The FINANCIAL -- Cryogenic testing is complete for the final six
primary mirror segments and a secondary mirror that will fly on NASA's
James Webb Space Telescope.
The milestone represents the successful culmination of a process that took years and broke new ground in manufacturing and testing large mirrors.
The Webb telescope has 21 mirrors, with 18 mirror segments working together as a large 21.3-foot primary mirror. Each individual mirror segment now has been successfully tested to operate at 40 Kelvin.
Completed at the X-ray and Cryogenic Facility at NASA's Marshall Space Flight Center in Huntsville, Ala., a ten-week test series chilled the primary mirror segments to -379 degrees Fahrenheit.
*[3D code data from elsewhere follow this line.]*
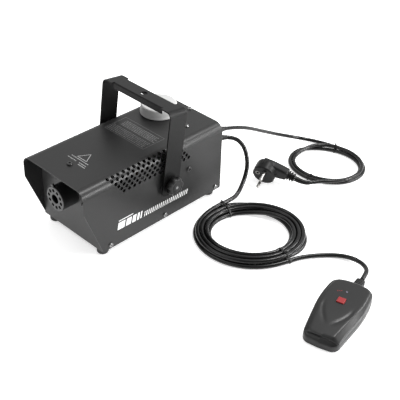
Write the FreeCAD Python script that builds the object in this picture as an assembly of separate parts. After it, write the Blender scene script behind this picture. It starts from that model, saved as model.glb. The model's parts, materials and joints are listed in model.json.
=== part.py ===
"""Small fog machine with a hanging bracket, a mains lead and a wired hand remote.

Millimetres. +Z is up, the front with the fog nozzle looks along -Y, and z = 0 is the surface that the
rubber feet stand on. The origin is the middle of the machine's footprint.
"""
import FreeCAD, Part
import math
import os

os.makedirs("parts", exist_ok=True)

V = FreeCAD.Vector
X, Y, Z = V(1, 0, 0), V(0, 1, 0), V(0, 0, 1)

# ---- driving dimensions ---------------------------------------------------------------------
SHEET = 1.0  # steel sheet of the hood and the chassis
WIDTH = 133.4  # hood, outside
LENGTH = 240.0  # chassis, front panel to rear panel
FOOT_HEIGHT = 10.5
TOP = 125.2  # top of the hood
BEND = 14.0  # outer radius of the hood's two long bends
OVERHANG = 29.5  # how far the hood reaches past the front panel
KNEE = 89.2  # height where the hood's front edge turns back to the tray
LAP = 13.5  # height where the hood's slanted edge meets the front panel
FIT = 0.1  # gap between parts that slip into each other
CLEAR = 0.3  # gap between curved faces of moving parts

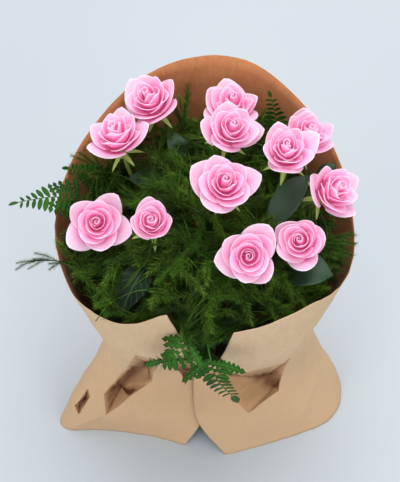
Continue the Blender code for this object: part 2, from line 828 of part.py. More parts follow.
def make_binding(stems, finish):
    """Makes the twine binding: a ribbed band that follows the outline of the stems."""
    bm = bmesh.new()
    bottom = BINDING_Z - BINDING_HEIGHT / 2.0
    outer = (0.0, 1.0, 0.4, 1.0, 0.0)
    rings = [(bottom + BINDING_HEIGHT * step / 4.0, share) for step, share in enumerate(outer)]
    rings.append((bottom + BINDING_HEIGHT, None))
    rings.append((bottom, None))
    loops = []
    for height, share in rings:
        loop = []
        for step in range(BINDING_SIDES):
            angle = math.tau * step / BINDING_SIDES
            way = Vector((math.cos(angle), math.sin(angle), 0.0))
            reach = bunch_radius(stems, way, bottom)
            if share is not None:
                reach += BINDING_THICKNESS * (0.6 + 0.4 * share)
            loop.append(bm.verts.new(way * reach + Vector((0.0, 0.0, height))))
        loops.append(loop)
    for low, high in zip(loops, loops[1:] + loops[:1]):
        for step in range(BINDING_SIDES):
            after = (step + 1) % BINDING_SIDES
            bm.faces.new((low[step], low[after], high[after], high[step]))
    return to_object("twine_binding", bm, finish)


def bunch_radius(stems, way, bottom):
    """Returns how far the band's inside stands from the middle, clear of every stem."""
    reach = 0.0
    for stem in stems:
        for share in (0.0, 0.25, 0.5, 0.75, 1.0):
            centre = stem.at(bottom + BINDING_HEIGHT * share)
            along = (stem.at(bottom + BINDING_HEIGHT) - stem.at(bottom)).normalized()
            spread = stem.radius / abs(along.z)
            for turn in range(12):
                angle = math.tau * turn / 12
                edge = centre + Vector((math.cos(angle), math.sin(angle), 0.0)) * spread
                flat = Vector((edge.x, edge.y, 0.0))
                across = abs(flat.cross(way).z)
                if flat.dot(way) > 0.0 and across < flat.length * math.sin(math.radians(9.0)):
                    reach = max(reach, flat.length)
    return reach + GAP


def main():
    """Builds the bouquet."""
    clean_scene()
    pink = material("rose_petal", (0.86, 0.29, 0.47), 0.55)
    green = material("rose_green", (0.16, 0.27, 0.07), 0.5)
    fern = material("fern_green", (0.04, 0.14, 0.02), 0.6)
    frond_green = material("frond_green", (0.02, 0.12, 0.02), 0.5)
    leaf_green = material("leaf_green", (0.015, 0.06, 0.025), 0.3)
    kraft = material("kraft_paper", (0.56, 0.40, 0.26), 0.85)
    twine = material("twine", (0.45, 0.33, 0.18), 0.9)
    chance = random.Random(SEED)
    room = Room()

    rose_ways = [Stem(rose_stem_target(rose), ROSE_STEM_RADIUS) for rose in ROSES]
    spray_ways = [Stem(spray.root, SPRAY_STEM_RADIUS) for spray in SPRAYS]
    frond_ways = [Stem(frond.places[0], FROND_STEM_RADIUS) for frond in FRONDS]
    branch_ways = [Stem(branch.root, BRANCH_STEM_RADIUS) for branch in BRANCHES]
    stems = rose_ways + branch_ways + frond_ways + spray_ways
    stems[0].spot = 0j
    pack_at_binding(stems)
    nearest = min(rose_ways[1:], key=lambda way: (way.at(0.0) - FRONT_FOOT).length)
    nearest.foot = FRONT_FOOT

    make_binding(stems, twine)
    room.add(make_paper(kraft))
    for index, (rose, way) in enumerate(zip(ROSES, rose_ways), start=1):
        name = f"rose_{index:02d}"
        room.add(make_bloom(name + "_bloom", rose, pink))
        room.add(make_rose_stem(name + "_stem", rose, way, green))
    for index, (branch, way) in enumerate(zip(BRANCHES, branch_ways), start=1):
        room.add(make_branch(f"leaf_branch_{index:02d}", branch, way, leaf_green))
    for index, (frond, way) in enumerate(zip(FRONDS, frond_ways), start=1):
        room.add(make_frond(f"frond_{index:02d}", frond, way, frond_green))
    bare = []
    for index, (spray, way) in enumerate(zip(SPRAYS, spray_ways), start=1):
        thing = bare_spray(f"fern_spray_{index:02d}", spray, way, fern)
        room.add(thing)
        bare.append(thing)
    for thing, spray, way in zip(bare, SPRAYS, spray_ways):
        room.add(finish_spray(thing, spray, way, chance, fern, room))


main()
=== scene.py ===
"""The looks of a bouquet of twelve roses, tied by hand and wrapped in kraft paper.

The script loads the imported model, stands a finely modelled piece in the place of each of its
plain solids, and gives every piece a procedural finish. Places in the tables below are
millimetres in the model's frame: +X is the viewer's right, +Y is away from the viewer, and the
floor is at 0. A mesh is made in millimetres and turned into metres once, when it is done.
"""

import logging
import math
import random
from abc import ABC, abstractmethod
from collections.abc import Callable, Sequence
from dataclasses import dataclass, field
from enum import Enum
from typing import ClassVar

import bmesh
import bpy
from mathutils import Matrix, Vector, noise
from mathutils.bvhtree import BVHTree


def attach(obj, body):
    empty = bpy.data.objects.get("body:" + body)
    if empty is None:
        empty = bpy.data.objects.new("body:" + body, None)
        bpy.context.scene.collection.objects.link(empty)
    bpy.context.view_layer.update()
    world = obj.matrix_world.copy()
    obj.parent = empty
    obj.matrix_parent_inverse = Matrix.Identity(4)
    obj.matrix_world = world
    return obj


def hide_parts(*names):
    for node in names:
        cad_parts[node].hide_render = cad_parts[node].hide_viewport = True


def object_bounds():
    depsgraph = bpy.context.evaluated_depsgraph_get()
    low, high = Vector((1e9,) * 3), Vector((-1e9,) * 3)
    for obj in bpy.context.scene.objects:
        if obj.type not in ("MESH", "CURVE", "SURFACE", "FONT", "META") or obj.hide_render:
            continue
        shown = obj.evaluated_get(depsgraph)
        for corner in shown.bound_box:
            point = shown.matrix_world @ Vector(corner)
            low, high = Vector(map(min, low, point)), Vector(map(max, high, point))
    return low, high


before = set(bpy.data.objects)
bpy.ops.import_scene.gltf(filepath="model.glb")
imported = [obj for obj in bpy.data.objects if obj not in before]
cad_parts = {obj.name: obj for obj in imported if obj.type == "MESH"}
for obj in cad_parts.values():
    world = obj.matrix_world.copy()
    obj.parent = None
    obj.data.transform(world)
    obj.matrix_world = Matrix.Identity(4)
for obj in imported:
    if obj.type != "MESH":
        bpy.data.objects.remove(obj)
CAD_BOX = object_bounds()

MM = 0.001
GOLDEN_ANGLE = math.radians(137.5)
BODY = "root"

log = logging.getLogger("bouquet")

Colour = tuple[float, float, float]
Point = tuple[float, float, float]


# Curves and small helpers


def srgb(red: float, green: float, blue: float) -> Colour:
    """Turns a colour of 0 to 255 steps, as a screen shows it, into linear light.

    Args:
        red: The red part.
        green: The green part.
        blue: The blue part.

    Returns:
        The three parts in linear light.
    """
    parts = (step / 255.0 for step in (red, green, blue))
    return tuple(p / 12.92 if p <= 0.04045 else ((p + 0.055) / 1.055) ** 2.4 for p in parts)


def smooth(low: float, high: float, value: float) -> float:
    """Rises smoothly from 0 at one value to 1 at another.

    Args:
        low: Where the rise begins.
        high: Where it ends.
        value: The place that is asked for.

    Returns:
        The share of the rise, from 0 to 1.
    """
    share = min(max((value - low) / (high - low), 0.0), 1.0)
    return share * share * (3.0 - 2.0 * share)


def bezier(points: Sequence[Vector], share: float) -> Vector:
    """Finds a point on a curve of any degree.

    Args:
        points: The curve's control points.
        share: The share of the way along it.

    Returns:
        The point there.
    """
    while len(points) > 1:
        points = [one.lerp(two, share) for one, two in zip(points, points[1:])]
    return points[0]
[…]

During two test cycles, telescope engineers took extremely detailed measurements of how each individual mirror's shape changed as it cooled. Testing verified each mirror changed shape with temperature as expected and each one will be the correct shape upon reaching the extremely cold operating temperature after reaching deep space.
Ball Aerospace and Technologies Corp. in Boulder, Colo. successfully completed comparable testing on the secondary mirror. However, because the secondary mirror is convex, it does not converge light to a focus. Testing the mirror presented a unique challenge involving a special process and more complex optical measurements.
The Webb telescope is the world's next-generation space observatory and successor to the Hubble Space Telescope. It will be most powerful space telescope ever built, provide images of the first galaxies ever formed, and explore planets around distant stars. It is a joint project of NASA, the European Space Agency and the Canadian Space Agency.